> **Supplied information**:
────────────────────

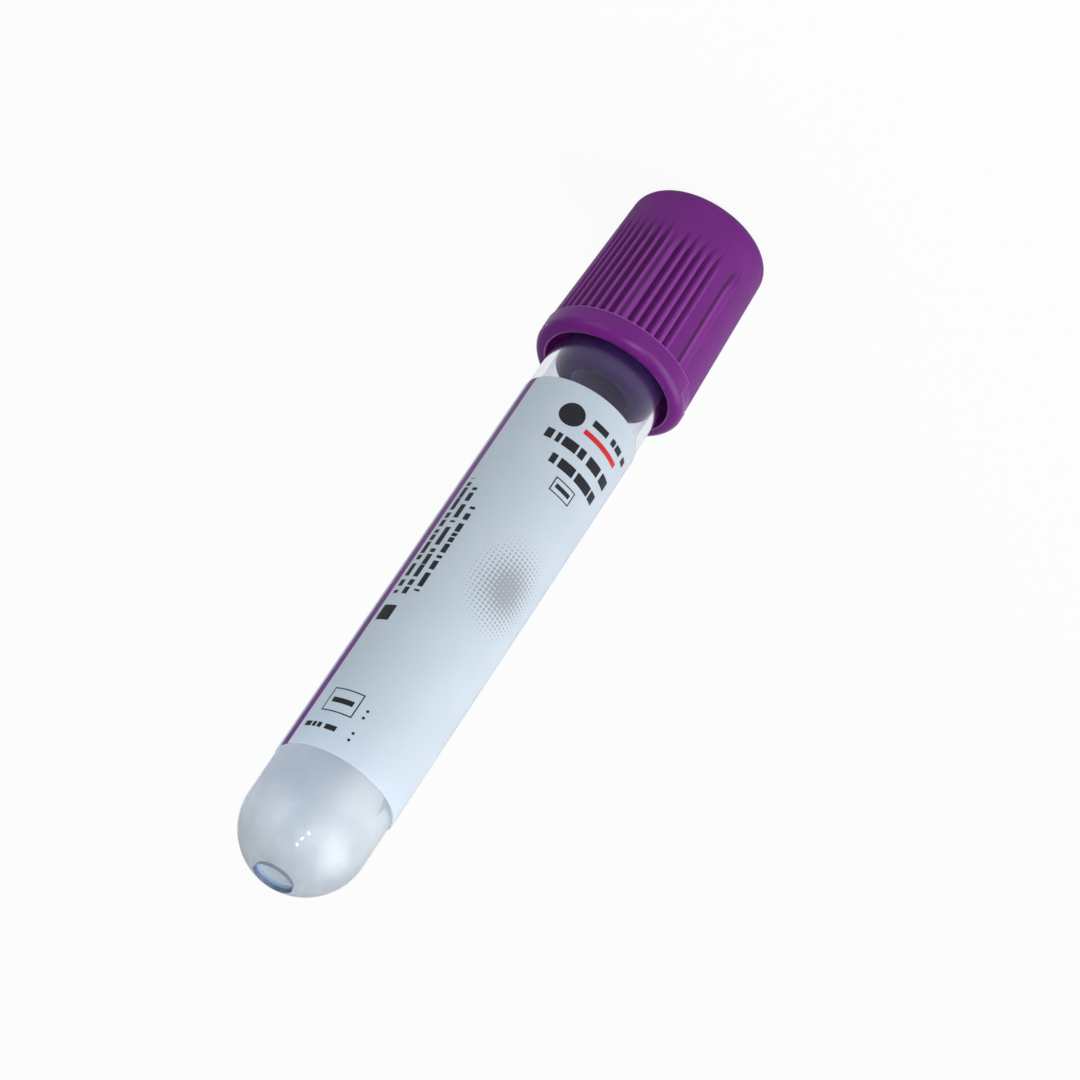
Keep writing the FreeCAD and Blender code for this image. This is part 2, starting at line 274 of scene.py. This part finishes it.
def flute_depth(bearing, radius, height):
    """How deep the flutes cut the wall there. A flute keeps one depth, then ramps out."""
    ramp = (height - FLUTE_END) / FLUTE_RAMP
    deepest = 0.0
    for centre, floor, mouth, depth in flutes:
        across = radians(degrees_apart(bearing, centre)) * radius
        if across < mouth:
            here = depth * min(1.0, ramp)
            slope = (mouth - floor) / 2 / depth
            cut = soft_limit(here - (across - floor / 2) / slope, here, depth * 0.5)
            deepest = max(deepest, -soft_limit(-cut, 0.0, depth * 0.5))
    return deepest


skin = half_section(
    [(SKIRT_BORE, RIM), (FLANGE, RIM), (FLANGE, LEDGE), (WALL_AT_LEDGE, LEDGE), (WALL_AT_CROWN, 0),
     (PORT_R, 0), (PORT_R, PLATE), (HEAD_BORE, PLATE), (HEAD_BORE, BEAD_LOW), (BEAD_R, BEAD_PEAK),
     (HEAD_BORE, BEAD_HIGH)],
    {0: (RIM_ROUND, 4), 1: (FLANGE_ROUND, 12), 2: (LEDGE_ROUND, 3), 4: (CROWN_ROUND, 10),
     5: (PORT_ROUND, 3), 9: (BEAD_ROUND, 2)},
)
wall_slope = (WALL_AT_LEDGE - WALL_AT_CROWN) / LEDGE
crown_edge = (WALL_AT_CROWN + CROWN_ROUND * wall_slope, CROWN_ROUND)
divide(skin, (WALL_AT_LEDGE, LEDGE), crown_edge, 44)
divide(skin, (FLANGE, LEDGE + LEDGE_ROUND), (FLANGE, RIM - FLANGE_ROUND), 9)
spin(skin, CAP_STEPS)
for point in skin.verts:
    x, y, height = point.co
    radius = hypot(x, y)
    bearing = FLUTE_FRONT - degrees(atan2(y, x))
    wall = WALL_AT_CROWN + wall_slope * height
    moved = radius
    if abs(radius - wall) < 0.004 and 4.0 < height < LEDGE + 0.01:
        moved = radius - max(0.0, flute_depth(bearing, radius, height))
    elif height > LEDGE - 0.01 and radius > WALL_AT_LEDGE + 0.001:
        off_centre = min(degrees_apart(bearing, centre) for centre in notches)
        inside = ease((NOTCH_HALF - off_centre) / NOTCH_END)
        notch = WALL_AT_LEDGE + NOTCH_LIP * ease((height - NOTCH_FLOOR) / NOTCH_SLOPE)
        moved = radius + (min(radius, notch) - radius) * inside
    point.co.x *= moved / radius
    point.co.y *= moved / radius
bmesh.ops.remove_doubles(skin, verts=skin.verts, dist=0.002)

HIGHLIGHT_PURPLE = (0.42, 0.16, 0.46, 1)
purple_plastic, tree, shader = mould("purple_plastic", (0.13, 0.005, 0.165), (0.155, 0.007, 0.19),
                                     0.52, 0.00002, cloud_size=0.005, grain_size=0.0002,
                                     grain_share=0.35)
shader.inputs["IOR"].default_value = 1.5
shader.inputs["Specular IOR Level"].default_value = 0.32
pigment = source(shader, "Base Color")
place, parts, radius = object_place(tree)
height = parts[2]
# Painted shade darkens one flank and the floor of each flute, and a painted highlight makes the
# crests between paler.
wall_there = math_node(tree, "MULTIPLY_ADD", height, wall_slope, WALL_AT_CROWN * MM)
sunk = fade(tree, math_node(tree, "SUBTRACT", wall_there, radius), 0.00002, 0.00018)
turn = math_node(tree, "ARCTAN2", parts[1], parts[0])
bearing = math_node(tree, "MULTIPLY_ADD", turn, -180 / pi, FLUTE_FRONT)
side = math_node(tree, "WRAP", bearing, 90.0, -90.0)
among = math_node(tree, "COMPARE", side, (FIRST + LAST) / 2 * PITCH, (LAST - FIRST + 1) / 2 * PITCH)
fluted = math_node(tree, "COMPARE", height, 0.0112, 0.0071)
full_depth = fade(tree, height, 0.0052, 0.0082)


def band(offset, centre, inner, outer):
    """1 within inner degrees of a centre, fading to 0 at outer."""
    away = math_node(tree, "ABSOLUTE", math_node(tree, "SUBTRACT", offset, centre))
    return fade(tree, away, inner, outer, 1.0, 0.0)


def in_pitch(shift):
    """How many degrees off the middle of its own pitch a place is, with the pitches shifted."""
    return math_node(tree, "WRAP", math_node(tree, "ADD", side, shift), PITCH / 2, -PITCH / 2)


painted_shade_flank = math_node(tree, "MAXIMUM", product(tree, band(in_pitch(1.0), 0.0, 0.8, 2.3), among),
                       band(side, 54.8, 2.0, 3.2))
# Painted highlight on the crests between the flutes.
crest_highlight = math_node(tree, "MAXIMUM", product(tree, band(in_pitch(-3.15), 0.0, 0.7, 2.7), among),
                  band(side, 60.2, 2.3, 3.2))
pigment = mixed(tree, product(tree, crest_highlight, fluted, full_depth), pigment, (0.235, 0.030, 0.28, 1))
pigment = mixed(tree, product(tree, sunk, fluted, painted_shade_flank), pigment, (0.062, 0.001, 0.073, 1))
# The two corners where the mould parts are a little pale.
# A painted highlight runs along two corners: the flange's top edge and the rim of the opening.
line = put(tree, "CombineXYZ", X=radius, Y=height).outputs[0]
for corner, reach in (((FLANGE - 0.02, LEDGE + 0.02), 0.11), ((7.03, RIM - 0.02), 0.14)):
    gap = gap_between(tree, line, (corner[0] * MM, corner[1] * MM, 0))
    edge_highlight = put(tree, "MapRange", Value=gap, From_Min=reach * MM * 0.4, From_Max=reach * MM,
               To_Min=0.75, To_Max=0.0).outputs[0]
    pigment = mixed(tree, edge_highlight, pigment, HIGHLIGHT_PURPLE)
# A painted highlight also runs down the two ends of the thumb notch, on the flange's outer wall.
step = math_node(tree, "MAXIMUM", band(side, 74.0, 0.3, 1.3), band(side, -68.6, 0.3, 1.3))
step = product(tree, step, 0.45, math_node(tree, "COMPARE", height, 0.0190, 0.0008))
pigment = mixed(tree, step, pigment, HIGHLIGHT_PURPLE)
# Pale specks: dust, and painted glints.
dust_and_glints = put(tree, "TexVoronoi", Vector=place, Scale=260.0).outputs["Distance"]
pigment = mixed(tree, math_node(tree, "LESS_THAN", dust_and_glints, 0.03), pigment, (0.6, 0.5, 0.62, 1))
tree.links.new(pigment, shader.inputs["Base Color"])
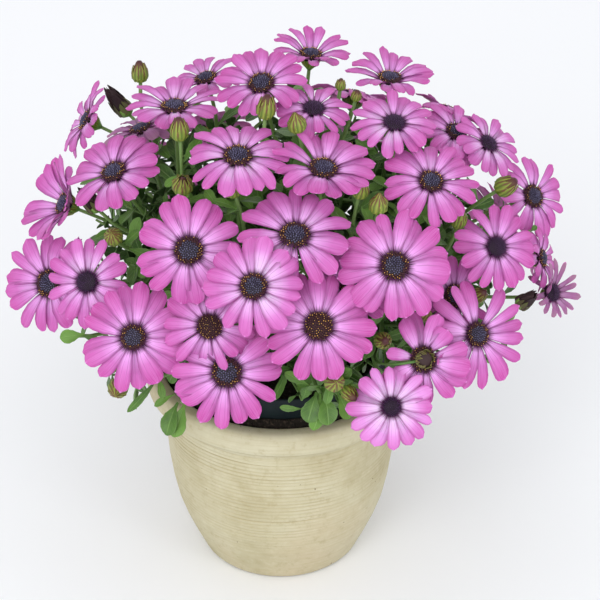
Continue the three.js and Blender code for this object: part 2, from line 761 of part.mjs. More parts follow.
// A thin arched leaf with a toothed edge, from a foot inside the stem.
function leafSolid(foot, along, face, length) {
  const width = length * LEAF_WIDTH;
  const side = new THREE.Vector3().crossVectors(face, along).normalize();
  const at = (share, across, rise) =>
    foot
      .clone()
      .addScaledVector(along, share * length)
      .addScaledVector(side, (across * width) / 2)
      .addScaledVector(face, rise - LEAF_DROOP * length * share * share);
  const half = LEAF_THICK / 2;
  const points = [at(0, 0, half), at(0, 0, -half), at(LEAF_RIDGE, 0, half), at(LEAF_RIDGE, 0, -half)];
  const edge = [
    ...LEAF_LEFT.map(([share, across]) => at(share, across, LEAF_TROUGH)),
    at(1, 0, 0),
    ...LEAF_RIGHT.map(([share, across]) => at(share, -across, LEAF_TROUGH)),
  ];
  const first = points.length;
  points.push(...edge);
  const last = points.length - 1;
  const faces = [
    [0, 2, first],
    [0, last, 2],
    [1, first, 3],
    [1, 3, last],
    [0, first, 1],
    [0, 1, last],
  ];
  for (let i = first; i < last; i++) faces.push([2, i + 1, i], [3, i, i + 1]);
  return solidOf(points, faces);
}

// ---- the bush ----
const blooms = shownBlooms();
blooms.push(...farBlooms(blooms));
blooms.forEach((bloom, i) => {
  bloom.number = i + 1;
  bloom.name = `bloom_${String(i + 1).padStart(2, "0")}`;
  const [u, v] = squareTo(bloom.facing);
  const roll = draw(bloom.number, 90) * 2 * Math.PI;
  bloom.u = u.clone().multiplyScalar(Math.cos(roll)).addScaledVector(v, Math.sin(roll));
  bloom.v = new THREE.Vector3().crossVectors(bloom.facing, bloom.u);
});

const buds = BUDS.map(([across, up, proud, radius, length, fx, fy, fz]) => ({
  centre: placeAt(across, up, domeDepth(across, up) + proud),
  facing: sightVector(fx, fy, fz),
  radius,
  length,
}));

const shoots = [];
for (let i = 0; i <= SHOOTS; i++) {
  const middle = i === SHOOTS;
  const angle = ((i + 0.5) / SHOOTS) * 2 * Math.PI - Math.PI / 2;
  const spoke = middle ? new THREE.Vector3() : new THREE.Vector3(Math.cos(angle), Math.sin(angle), 0);
  const root = spoke.clone().multiplyScalar(SHOOT_RING).setZ(COMPOST_TOP - SHOOT_DEPTH);
  const crown = new THREE.Vector3(DOME.x, DOME.y, middle ? CROWN_HEIGHT + 26 : CROWN_HEIGHT);
  crown.addScaledVector(spoke, CROWN_OUT);
  shoots.push({
    name: `leafy_stem_${i + 1}`,
    curve: shootCurve(root, crown),
    parts: [],
    curves: [],
    starts: [],
  });
}

// The shoot that carries a place: the middle one at the top of the dome, else the nearest round it.
function shootFor(place) {
  const offset = place.clone().sub(DOME);
  if (Math.hypot(offset.x, offset.y) < 62) return shoots.at(-1);
  const turn = (Math.atan2(offset.y, offset.x) + Math.PI / 2 + 2 * Math.PI) % (2 * Math.PI);
  return shoots[Math.floor((turn / (2 * Math.PI)) * SHOOTS) % SHOOTS];
}

// What a stalk may pass: nothing at first, then its own shoot's stalks, then other blooms' petals.
const PASSES = [
  { own: false, petals: false },
  { own: true, petals: false },
  { own: true, petals: true },
];

// Tries stalks from several heights and with several sideways bows, and keeps the first clear one.
function growStalk(thing, neck, build, name) {
  const shoot = shootFor(thing.centre);
  const tries = [];
  for (const bow of STALK_BOWS) for (const share of STALK_SHARES) tries.push([share, bow]);
  for (const pass of PASSES)
    for (const [share, bow] of tries) {
      if (!pass.own && shoot.starts.includes(share)) continue;
      const start = onRun(shoot.curve, share, SHOOT_RUNS).foot;
      const away = shoot.curve
        .getTangent(share)
        .addScaledVector(thing.centre.clone().sub(start).normalize(), 0.8)
        .normalize();
      const curve = stalkCurve(start, away, neck, thing.facing);
      const [side] = squareTo(away);
      curve.v1.addScaledVector(side, bow);
      curve.v2.addScaledVector(side, bow / 2);
      const body = build(thing, curve, 0);
      const rest = build(thing, curve, 0.15);
      const saucers = (owner) => owner === `saucer ${name}` || (pass.petals && owner.startsWith("saucer"));
      const others = (owner) => owner === shoot.name || owner === name || saucers(owner);
      const clearOfOwn = pass.own || isClear(rest, side, (owner) => owner !== shoot.name, GAP);
      rest.delete();
      if (clearOfOwn && isClear(body, side, others, GAP)) {
        shoot.parts.push(body);
        shoot.curves.push(curve);
        shoot.starts.push(share);
        stand(body, shoot.name);
        return true;
      }
      body.delete();
    }
  return false;
}

// Pots and compost stand first, then the discs, the stalks, the petals, the buds and the leaves.
const pot = makePot();
const nurseryPot = makeNurseryPot();
const packing = makePacking();
let compost = makeCompost();
stand(pot, "pot");
stand(nurseryPot, "nursery_pot");
stand(packing, "packing");
for (const shoot of shoots) {
  const radii = [SHOOT_RADIUS, SHOOT_RADIUS, SHOOT_RADIUS * 0.8, SHOOT_RADIUS * 0.6];
  const stem = tubeAlong(shoot.curve, SHOOT_RUNS, radii, SHOOT_SIDES);
  const clear = Array(3).fill(SHOOT_RADIUS + 2 * GAP);
  const hole = tubeAlong(shoot.curve, SHOOT_RUNS.slice(0, 3), clear, SHOOT_SIDES);
  compost = compost.subtract(hole.translate(0, 0, -GAP));
  shoot.parts.push(stem);
  stand(stem, shoot.name);
}
stand(compost, "compost");
for (const bloom of blooms) {
  stand(bloomSolid(bloom, []), bloom.name);
  stand(saucer(bloom), `saucer ${bloom.name}`);
}
for (const bloom of blooms) {
  const neck = bloom.centre.clone().addScaledVector(bloom.facing, -DISC_HALF - CALYX_DEPTH);
  growStalk(bloom, neck, bloomStalk, bloom.name);
}
for (const bud of buds) {
  const neck = bud.centre.clone().addScaledVector(bud.facing, -bud.length * 0.5);
  growStalk(bud, neck, budStalk, "bud");
}
for (const bloom of blooms) bloom.petals = openPetals(bloom);

// Leaves stand round the stems, tilted outward, where there is room for them.
function growLeaf(shoot, foot, along, face, length) {
  const body = leafSolid(foot, along, face, length);
  const reach = leafSolid(foot.clone().addScaledVector(along, LEAF_ROOM), along, face, length);
  const nobody = (owner) => owner.startsWith("saucer");
  const others = (owner) => owner === shoot.name || nobody(owner);
  if (isClear(body, face, others) && isClear(reach, face, nobody, 0)) {
    reach.delete();
    shoot.parts.push(body);
    stand(body, shoot.name);
    return true;
  }
  body.delete();
  reach.delete();
  return false;
}

// A tuft is a short leafy side shoot.
for (const [across, up, proud] of TUFTS) {
  const centre = placeAt(across, up, domeDepth(across, up) + proud);
  const facing = sightVector(across / 100, up / 100, 0.5);
  if (!growStalk({ centre, facing }, centre, tuftStalk, "tuft")) continue;
  const shoot = shootFor(centre);
  const curve = shoot.curves.at(-1);
  const { foot, tangent } = onRun(curve, 0.97, STALK_RUNS);
  const [u, v] = squareTo(tangent);
  for (let i = 0; i < TUFT_LEAVES; i++) {
    const turn = (i / TUFT_LEAVES) * 2 * Math.PI + draw(across, 1);
    const outward = u.clone().multiplyScalar(Math.cos(turn)).addScaledVector(v, Math.sin(turn));
    const along = tangent.clone().multiplyScalar(0.5).add(outward).normalize();
    const face = tangent.clone().addScaledVector(along, -tangent.dot(along)).normalize();
    growLeaf(shoot, foot, along, face, between(LEAF_LENGTH, draw(across, i + 2)));
  }
}

shoots.forEach((shoot, s) => {
  let kept = 0;
  for (let i = 0; i < LEAF_TRIES && kept < LEAVES_KEPT; i++) {
    const onStalk = shoot.curves.length > 0 && draw(s, i) < ON_STALKS;
    const pick = Math.floor(draw(s + 20, i) * shoot.curves.length);
    const curve = onStalk ? shoot.curves[pick] : shoot.curve;
    const share = between(onStalk ? STALK_LEAVES : STEM_LEAVES, draw(s + 40, i));
    const { foot, tangent } = onRun(curve, share, onStalk ? STALK_RUNS : SHOOT_RUNS);
    const [u, v] = squareTo(tangent);
    const turn = draw(s + 60, i) * 2 * Math.PI;
    const outward = u.multiplyScalar(Math.cos(turn)).addScaledVector(v, Math.sin(turn));
    const along = tangent.clone().multiplyScalar(0.6).add(outward).normalize();
    const face = tangent.clone().addScaledVector(along, -tangent.dot(along)).normalize();
    if (growLeaf(shoot, foot, along, face, between(LEAF_LENGTH, draw(s + 80, i)))) kept += 1;
  }
});

// ---- export ----
addPiece("pot", pot, STONEWARE);
addPiece("nursery_pot", nurseryPot, BLACK_PLASTIC);
addPiece("packing_compost", packing, COMPOST);
addPiece("compost", compost, COMPOST);
for (const shoot of shoots) addPiece(shoot.name, joined(shoot.parts), GREEN);
for (const bloom of blooms) addPiece(bloom.name, bloomSolid(bloom, bloom.petals), PETAL);

export default plant;
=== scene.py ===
# %% [markdown]
# # A potted osteospermum in bloom
# This lesson dresses a CAD model of a flowering pot plant: a dome of pink-purple daisies over dark
# toothed leaves, in a ridged stoneware pot. The CAD model already holds every bloom, shoot and pot
# at its real place and size. Blender adds what makes a plant look alive: petals that bend, florets,
# leaf teeth, crumbs of compost and the marks in fired clay.

# %% Load the frame that the looks are built round
from math import atan2, ceil, cos, floor, hypot, pi, radians, sin, sqrt, tan
from types import SimpleNamespace

import bmesh
import bpy
from mathutils import Matrix, Vector, kdtree, noise


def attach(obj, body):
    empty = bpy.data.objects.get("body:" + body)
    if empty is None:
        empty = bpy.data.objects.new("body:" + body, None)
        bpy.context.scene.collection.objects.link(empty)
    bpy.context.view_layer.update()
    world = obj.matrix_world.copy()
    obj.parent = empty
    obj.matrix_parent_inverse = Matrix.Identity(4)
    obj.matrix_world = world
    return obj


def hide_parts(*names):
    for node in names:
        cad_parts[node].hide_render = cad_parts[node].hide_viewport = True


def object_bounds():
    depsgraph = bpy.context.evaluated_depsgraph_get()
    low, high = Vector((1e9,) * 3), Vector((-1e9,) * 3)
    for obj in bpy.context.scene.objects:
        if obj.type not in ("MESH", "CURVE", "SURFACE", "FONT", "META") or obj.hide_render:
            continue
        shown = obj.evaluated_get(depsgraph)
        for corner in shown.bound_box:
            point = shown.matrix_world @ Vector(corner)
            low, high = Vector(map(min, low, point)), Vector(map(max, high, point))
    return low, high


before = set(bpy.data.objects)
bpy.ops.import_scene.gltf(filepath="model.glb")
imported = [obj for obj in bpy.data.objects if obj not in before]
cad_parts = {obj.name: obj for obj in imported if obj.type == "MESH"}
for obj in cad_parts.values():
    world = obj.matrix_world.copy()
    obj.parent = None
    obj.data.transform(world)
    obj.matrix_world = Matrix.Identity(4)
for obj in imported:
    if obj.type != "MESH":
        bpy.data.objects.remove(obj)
cad_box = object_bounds()
MM = 0.001  # shapes are worked out in millimetres and made metres as they are finished
print("frame loaded:", len(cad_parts), "nodes")

# %% [markdown]
# ## Camera, light and floor
# A studio picture of a plant is taken from a little above with a long lens, so the camera stands
# 2.5 m away and looks down. A white sweep has no edges, so the floor is one wide pale sheet. The
# light is a bright even surround with three large soft lamps in front, the strongest of them a
# little to the left, which leaves only faint shadows between the petals.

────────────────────

Emit only the lines from the one containing "addPiece(shoot.name, joined(shoot.parts), GREEN);" through the one containing "# leaf teeth, crumbs", copied exactly.

for (const shoot of shoots) addPiece(shoot.name, joined(shoot.parts), GREEN);
for (const bloom of blooms) addPiece(bloom.name, bloomSolid(bloom, bloom.petals), PETAL);

export default plant;
=== scene.py ===
# %% [markdown]
# # A potted osteospermum in bloom
# This lesson dresses a CAD model of a flowering pot plant: a dome of pink-purple daisies over dark
# toothed leaves, in a ridged stoneware pot. The CAD model already holds every bloom, shoot and pot
# at its real place and size. Blender adds what makes a plant look alive: petals that bend, florets,
# leaf teeth, crumbs of compost and the marks in fired clay.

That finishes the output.